Nobody would have guessed he was driven by such imperatives when he and three other bright stars from book publishing named their new company after a literary circle that in the early 1900s had embraced EM Forster, Lytton Strachey and Virginia Woolf. These celebrated authors would meet at 46 Gordon Square, Bloomsbury, home of Thoby Stephen, Virginia Woolf's brother, to indulge in discussions about art, literature and philosophy.

Newton and his colleagues said they wanted to buck the trend in publishing by being old-fashioned and independent. Their senior managers would be so imbued with quality ideals, they would take time to discuss type size on book jackets with authors.

Their ambitions sounded laughable when set against the mega-merger media mania then being unleashed. Yet they listed on the stock market, notes Newton, in a year in which 200 floats were pulled. "Make a big step in your company's history because it's right for you and it's right for the firm," is another of his maxims. "Not because it's right for the market."
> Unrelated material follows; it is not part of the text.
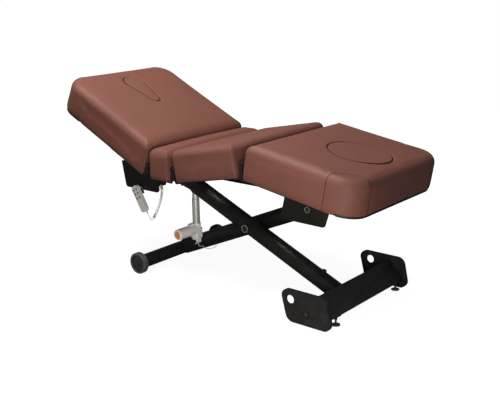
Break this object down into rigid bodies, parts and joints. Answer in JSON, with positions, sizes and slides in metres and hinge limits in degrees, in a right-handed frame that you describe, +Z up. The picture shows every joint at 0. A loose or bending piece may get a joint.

Bloomsbury has been discreetly expanding sideways and appears to be outgrowing the Soho Square HQ it has always occupied. Its corridors are narrow, shelf-packed. But Newton insists that's uniquely comforting for its authors. "These are people who work from their homes. Often, when they come to see their publishers, it is attractive if they are in an 18th-century house rather than a steel and glass monstrosity. Many are far more comfortable with us than with giant multinational conglomerates."

That why authors like Rowling (whose first book won the Nestlé Smarties Book Prize Gold Medal) and the South African-born Nadine Gordimer (winner not just of a Booker but of a Nobel) will probably never desert Bloomsbury. "We were told trashy books would rule the day," Newton recalls. "We publish authors of high quality, whose books frequently become classics, thereby creating backlist revenues."

Newton still holds three million of Bloomsbury's 69 million shares. Two of his original partners are retired, but Liz Calder, who in a previous job is credited with discovering Salman Rushdie, is still publishing director and retains 34,000 shares.

He has added different types of Bloomsbury people, including non-executive director Michael Mayer, whom he describes as "the most brilliant guy I know". Mayer is from his home city of San Francisco and was a friend of Newton's father (a Financial Times journalist). But Newton Jnr happened to meet him on a visit to Jersey. "He's a venture capitalist," he explains, "who brings to us not money but a polymath mind - being able to see things from having been involved in so many different industries."

Seven years ago, he hired Minna Fry from Macmillan, to be head of marketing. "Bloomsbury has won the industry's top award for marketing in three of the last five years," notes Newton, stressing that one award was for the way in which Susanna Clarke's first book, Jonathan Strange and Mr Norrell, came to market last year.

"It was based on getting people to read the book, to see how extraordinary it was. We'd had a sustained campaign in America that included a four-page interview in The New York Times Magazine about the 'the phenomenon that was about to be unleashed'. It went to number one and did well everywhere, being named Time magazine's Novel of the Year.

"The marketing of Harry Potter, however, has been based on protecting our story in advance, so that children can discover it for themselves - and then, of course, tell their friends."

Fry's orchestration of the pre-launch Harry Potter hype astonished rivals - it created a must-have frenzy among children. US first-day sales of the fifth HP, Harry Potter and the Order of the Phoenix, hit an all-time record 1.8 million. Fry delivers HP to retailers in sealed boxes, refusing to allow the stores to open them before midnight on the eve of publication. One US bookseller who dared to peek, and allowed advance publication of the plot in the New York Post, was consigned to delayed deliveries in the future.

It is this kind of marketing that Newton believes will help keep Bloomsbury leading the quality end of the market in the decade to come. "Our mission now is to be at the top of the medium-sized," he says, "rather than at the bottom of the big."

But that really isn't the issue, Mr Newton. It's much simpler than that: is there life after Harry Potter?

There is. For it is the plot which he has hatched for Bloomsbury since 1998 - little more than a year after he signed up Rowling - that makes him stand out so markedly.

His quaintly located Bloomsbury is now a global operation. He has bought his way into the world's other two big book markets. "We are increasing the number of strings to our bow. We have made a number of acquisitions, which are bedding down. The buying of Walker & Co in New York for $6.4m [£3.5m] brought us great strength in a new market. George Gibson [the publisher who has stayed with the company post-acquisition] has developed what is called 'narrative non-fiction'. He has also been buying many exciting books since the acquisition, and they have a stunning children's list.

"Before that, we acquired Berlin Verlag in Germany. So we are now in a position where, when we find really original and outstanding new books, we can benefit from publishing them in the three big markets, instead of just one. The alternative is to do a rights deal. It increases the return for us by a factor of four."

With children's books likely to continue to account for more than half of sales, he has given Bloomsbury two other sturdy legs in the adult and reference markets, buying Who's Who and Reeds Nautical Almanac. Newton also signed up Bill Gates to an electronic dictionary deal, which Microsoft uses to update its own users' software.

Bloomsbury's cash pile will be boosted by 2005 profits of about £20m to just short of £50m. "I would not call it a war chest. But there will be more takeovers. We will look to strengthen our three core areas of children's books, adult and reference books."

Will growth mean that he will have to split his chairman-chief executive role? "As founder of our company, our shareholders embrace the fact I will take a long view. Not be a short-sighted chief executive."

Nigel Newton, who turned 50 on 16 June, is set to outlive HP. But will Bloomsbury survive? "With ease."